The catch is that for this to work, the file has to have a considerable number of repeated sequences of bytes. Most ordinary files do, which is why compression generally works well, but compressed files usually don't (that is, after all, the point of compression). That's why double-compression doesn't usually work very well: after you compress a file once, you've already taken out most of the things that made it compressible. Interestingly, it is possible to make files that compression would actually make larger, but from a realistic standpoint, files like that do not occur very often.
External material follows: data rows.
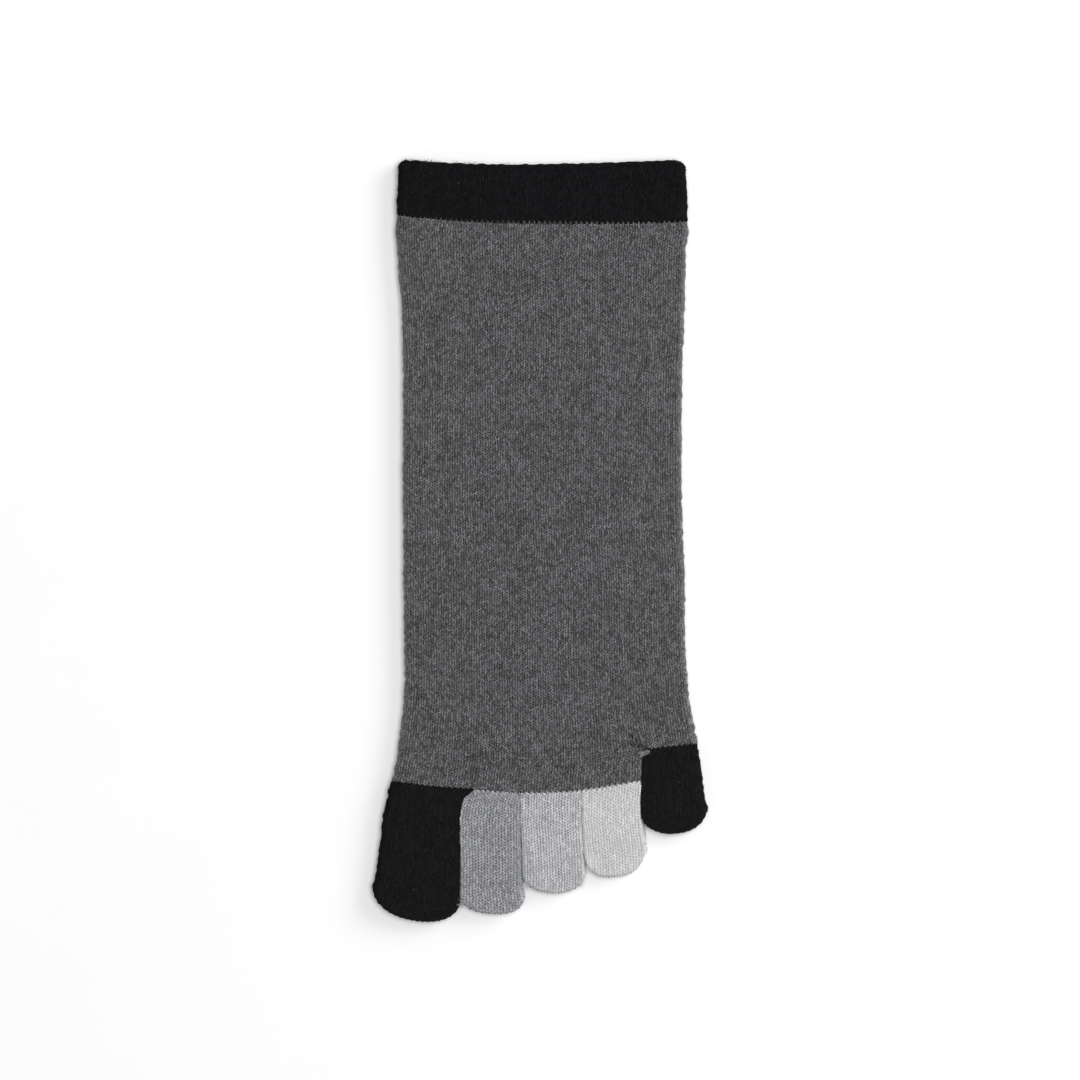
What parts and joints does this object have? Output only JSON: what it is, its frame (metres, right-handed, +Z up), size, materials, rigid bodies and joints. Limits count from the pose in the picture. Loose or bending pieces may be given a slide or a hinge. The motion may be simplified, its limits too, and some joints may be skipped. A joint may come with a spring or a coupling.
{
  "type": "toe sock",
  "caption": "Flat-lying knit toe sock with a dark cuff, a grey foot tube and a separate hollow pocket for each toe.",
  "frame": {"origin": "centre of the bounding box's underside, on the surface that the sock lies on", "axes": "+Y along the foot from the toes to the cuff, +X from the big toe to the little toe, +Z up from the surface"},
  "size_m": [0.1058, 0.2412, 0.008],
  "materials": {
    "black_yarn": "matte knit",
    "grey_yarn": "matte knit, marled",
    "mid_grey_yarn": "matte knit, marled",
    "light_grey_yarn": "matte knit, marled",
    "pale_grey_yarn": "matte knit, marled"
  },
  "bodies": {
    "root": {"cuff": "black_yarn", "foot": "grey_yarn", "big_toe": "black_yarn", "second_toe": "mid_grey_yarn", "third_toe": "light_grey_yarn", "fourth_toe": "pale_grey_yarn", "little_toe": "black_yarn"}
  },
  "joints": []
}
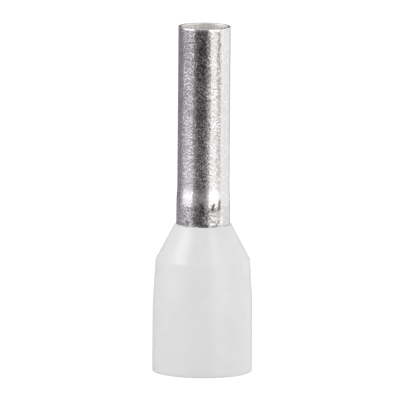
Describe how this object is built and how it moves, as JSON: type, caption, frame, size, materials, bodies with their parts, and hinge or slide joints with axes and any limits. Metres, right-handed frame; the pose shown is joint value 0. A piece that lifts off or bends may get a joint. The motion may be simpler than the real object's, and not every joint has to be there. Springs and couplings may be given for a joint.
{
  "type": "wire ferrule",
  "caption": "Insulated crimp ferrule for stranded wire: a thin tin-plated copper sleeve with a moulded plastic entry collar.",
  "frame": {"origin": "middle of the collar's open end, in the plane that the ferrule stands on", "axes": "+Z along the ferrule's axis, from the collar's open end to the sleeve's tip; X and Y are any two square directions across it, as the part is round"},
  "size_m": [0.004, 0.004, 0.014],
  "materials": {
    "tinned_copper": "satin",
    "collar_plastic": "satin"
  },
  "bodies": {
    "root": {"metal_sleeve": "tinned_copper", "plastic_collar": "collar_plastic"}
  },
  "joints": []
}
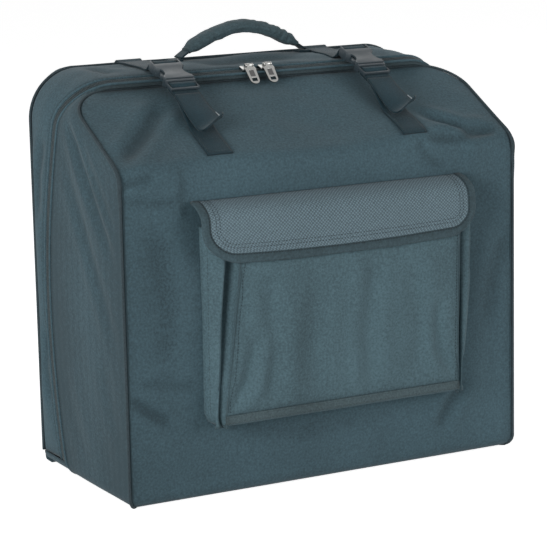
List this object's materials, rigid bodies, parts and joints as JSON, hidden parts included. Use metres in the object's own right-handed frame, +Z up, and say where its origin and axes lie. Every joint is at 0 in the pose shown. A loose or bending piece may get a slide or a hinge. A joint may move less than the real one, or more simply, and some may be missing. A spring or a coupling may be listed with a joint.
{
  "type": "accordion case",
  "caption": "Padded soft case with a sloping front shoulder, zipped back lid on a sewn hinge, webbing straps with side-release clips, flapped front pocket and carry handle.",
  "frame": {"origin": "middle of the underside of the base, on the surface the case stands on", "axes": "X runs across the front with +X to the right as one faces the pocket, +Y from the pocket to the lid at the back, +Z up"},
  "size_m": [0.4832, 0.2726, 0.4838],
  "materials": {
    "shell_fabric": "dark slate woven nylon, matt with a faint sheen",
    "ballistic_fabric": "coarse two-tone ballistic weave, matt",
    "piping": "near-black woven edging tape, matt",
    "foam": "dark open foam, matt",
    "board": "stiff fibreboard-like plastic, matt",
    "lining": "soft brushed grey lining",
    "zip_tape": "black woven zip tape",
    "zip_teeth": "black moulded coil",
    "zip_metal": "bright plated casting",
    "webbing": "black ribbed webbing",
    "clip_plastic": "dark grey moulded plastic, satin",
    "touch_tape": "black hook and loop tape",
    "grip": "padded woven grip, dark"
  },
  "bodies": {
    "main_shell": {"front_cover": "shell_fabric", "gusset_cover": "shell_fabric", "base_cover": "shell_fabric", "front_foam": "foam", "slope_foam": "foam", "side_foam_left": "foam", "side_foam_right": "foam", "base_foam": "foam", "base_board": "board", "main_lining": "lining", "front_piping": "piping", "zip_tape_main": "zip_tape", "zip_teeth_main": "zip_teeth", "pocket_panel": "ballistic_fabric", "pocket_gusset_left": "ballistic_fabric", "pocket_gusset_right": "ballistic_fabric", "pocket_gusset_bottom": "ballistic_fabric", "pocket_hem": "piping", "pocket_loop_patch": "touch_tape", "strap_lower_left": "webbing", "strap_lower_right": "webbing"},
    "lid": {"lid_back_cover": "shell_fabric", "lid_band_cover": "shell_fabric", "lid_back_foam": "foam", "lid_side_foam_left": "foam", "lid_side_foam_right": "foam", "lid_top_foam": "foam", "lid_lining": "lining", "lid_piping": "piping", "hinge_strip": "shell_fabric", "zip_tape_lid": "zip_tape", "zip_teeth_lid": "zip_teeth", "strap_upper_left": "webbing", "strap_upper_right": "webbing", "clip_socket_left": "clip_plastic", "clip_socket_right": "clip_plastic", "handle_tabs": "webbing"},
    "carry_handle": {"handle_grip": "grip", "handle_webbing": "webbing"},
    "pocket_flap": {"flap_panel": "ballistic_fabric", "flap_binding": "piping", "flap_hook_patch": "touch_tape"},
    "clip_left": {"clip_frame_left": "clip_plastic", "clip_prongs_left": "clip_plastic", "strap_bight_left": "webbing", "strap_tail_left": "webbing"},
    "slider_left": {"zip_slider_left": "zip_metal"},
    "pull_left": {"zip_pull_left": "zip_metal"},
    "clip_right": {"clip_frame_right": "clip_plastic", "clip_prongs_right": "clip_plastic", "strap_bight_right": "webbing", "strap_tail_right": "webbing"},
    "slider_right": {"zip_slider_right": "zip_metal"},
    "pull_right": {"zip_pull_right": "zip_metal"}
  },
  "joints": [
    {"name": "lid_open", "type": "hinge", "parent": "main_shell", "child": "lid", "pos_m": [0, 0.118, 0], "axis": [-1, 0, 0], "range_deg": [0, 90], "deforming": ["hinge_strip"]},
    {"name": "handle_fold", "type": "hinge", "parent": "lid", "child": "carry_handle", "pos_m": [0.014, 0.104, 0.4458], "axis": [1, 0, 0], "range_deg": [-36, 36], "deforming": ["handle_webbing"]},
    {"name": "flap_lift", "type": "hinge", "parent": "main_shell", "child": "pocket_flap", "pos_m": [0.004, -0.1197, 0.323], "axis": [-1, 0, 0], "range_deg": [0, 110]},
    {"name": "clip_left_release", "type": "slide", "parent": "main_shell", "child": "clip_left", "axis": [0, -0.9272, -0.3746], "range_m": [0, 0.025], "deforming": ["clip_prongs_left", "strap_bight_left"]},
    {"name": "slider_left_run", "type": "slide", "parent": "main_shell", "child": "slider_left", "axis": [-1, 0, 0], "range_m": [0, 0.073]},
    {"name": "pull_left_swing", "type": "hinge", "parent": "slider_left", "child": "pull_left", "pos_m": [-0.019, 0.01631, 0.44187], "axis": [-1, 0, 0], "range_deg": [0, 200]},
    {"name": "clip_right_release", "type": "slide", "parent": "main_shell", "child": "clip_right", "axis": [0, -0.9272, -0.3746], "range_m": [0, 0.025], "deforming": ["clip_prongs_right", "strap_bight_right"]},
    {"name": "slider_right_run", "type": "slide", "parent": "main_shell", "child": "slider_right", "axis": [1, 0, 0], "range_m": [0, 0.088]},
    {"name": "pull_right_swing", "type": "hinge", "parent": "slider_right", "child": "pull_right", "pos_m": [0.004, 0.01631, 0.44187], "axis": [-1, 0, 0], "range_deg": [0, 200]}
  ]
}
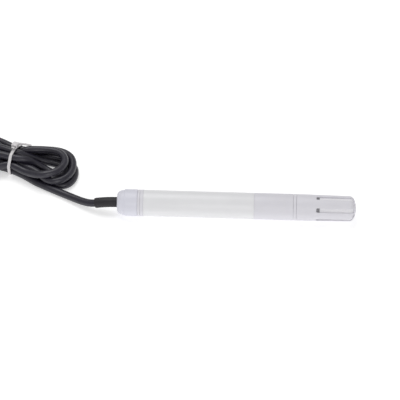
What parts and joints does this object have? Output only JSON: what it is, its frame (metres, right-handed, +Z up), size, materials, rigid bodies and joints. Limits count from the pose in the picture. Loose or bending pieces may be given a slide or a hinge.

Lossy compression isn't so different, really. In its simplest sense, it alters the file in certain ways to make it compress better, but it tries to do this in ways that the user won't notice. In audio compression, these are called psychoacoustic algorithms, because it's all about changing the audio in ways that a human mind won't detect; I assume there's a similar word for video compression, but I don't know what it is. Anyway, once they've done these tricks to make the file more compressible, then they compress it in the usual way. But this means that lossy-compressed files also don't have many of the things that lossless algorithms look for.

Because of this, I'm afraid you're mostly out of luck. @WarrenYoung's answer can work if you have access to the original video, but if you only have these .mpg files, you'll need to be careful about re-encoding them: you won't break the file or anything, but the results might not look as good as if you had started with the original file. Different lossy algorithms throw out different kinds of data, but effects of doing that can stack up and become noticeable. When you're done re-encoding, you should watch the file to make sure it still looks good.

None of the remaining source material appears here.